The gains through the week may not have been the most spectacular, but will be well received, Litecoin tending to be less volatile than some of the crypto majors, a lag frequently seen between the broader market and Litecoin’s moves.
A start of the day rally, mirroring the broader market trend, saw Litecoin move from the day’s low $126.43 to an intraday high $132.77, breaking through the first major resistance level of $129.58 to test the 2nd resistance level of $132.6 before a mid-afternoon pullback to sub-$130 levels.
Positive sentiment across the broader market supported a late in the day recovery to end the day at the 2nd resistance level to continue supporting the bullish trend formed back at 6th April’s $125.3.
At the time of writing, Litecoin was down 4.55% to $126.49, reversing most of Sunday’s gains in yet another dreaded crypto reversal.

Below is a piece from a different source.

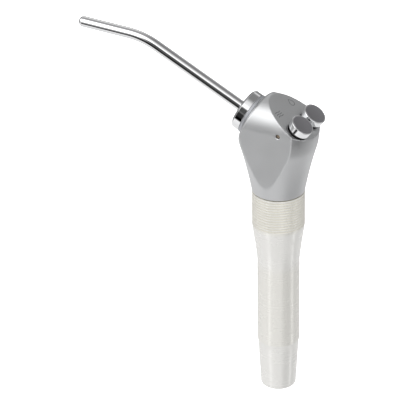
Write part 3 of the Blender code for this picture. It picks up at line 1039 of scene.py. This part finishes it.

A positive start to the morning, driving Litecoin to an intraday high $133.36, ultimately led to a sharp reversal, with Litecoin sliding through the day’s first major support level of $128.38 to an early $126.05 low.
The morning’s reversal has been dramatic enough for Litecoin to pullback through the 23.6% FIB Retracement Level of $128.5 to bring the 38.2% FIB Retracement Level of $125.3 into play and bring into question whether the latest near-term bullish trend can remain intact.
For the day ahead, a move back through to $128 levels would ease some concern over a broad market sell-off that could see Litecoin back down to test sub-$120 support, while a failure to break back through to $128 and stop the rot could see selling pressure build later in the day.
Expectations were for a post rally sell-off, the question now is whether support can kick in to avoid a reversal of the latest bearish trend and much will depend upon the likes of Bitcoin this afternoon.
Ripple Rallies but Fails to Close at $0.70
Ripple’s XRP rallied 8.86% on Sunday, following Saturday’s 0.53% fall, to end the week up 39.4% at $0.69559.
A jump in the late morning saw Ripple’s XRP hit an intraday high $0.70411 to break through the first major resistance level of $0.6694 and 2nd resistance level of $0.6999 before easing back to sub-$0.70 levels through to the day’s end.
The positive from the day was Ripple XRP’s hold at around the 2nd resistance level, with the morning’s move also seeing Ripple’s XRP breaking out from the 23.6% FIB Retracement Level of $0.6475.
With an intraday low $0.6381, the day’s first major support level of $0.6150 was left untested to continue supporting the bullish trend formed back at 6th April’s swing lo $0.45716.
The higher you rise, the harder you fall…
Following the euphoria across the markets last week, Ripple’s XRP was down 5.95% to $0.65213 at the time of writing, with a broad market sell-off seeing Ripple’s XRP as one of the biggest losers through the morning.
Following a start of the day move to a $0.70177 high, falling short of the day’s first major resistance level of $0.7204, Ripple’s XRP joined the rest of the market into a reversal that has seen much of Sunday’s gains wiped out.
Ripple’s XRP slipped through the day’s first major support level of $0.6544 with a morning low $0.6488, bringing the 23.6% FIB Retracement Level of $0.6475 into play early on, with the negative sentiment across the market likely to test buying appetite at current levels.
Last week’s 39.4% gain was significant and investors may well stick to the side lines in search of pullback to the 38.2% FIB Retracement Level of $0.6111 before jumping back in, with the 2nd support level of $0.6133 there to further incentivise.
While the mood is negative, a pullback to sub-$0.60 levels will be unlikely barring negative news hitting the wires, with a move back through to $0.67 levels likely to be considered a green light, the next milestone for Ripple’s XRP being a hold at $0.70 levels.
Failure to move through to $0.67 levels in the middle part of the day may lead to less support at the 38.2% FIB Retracement Level and a more significant pullback, such a move bringing into question the latest bull-run and the more upbeat sentiment towards the broader market.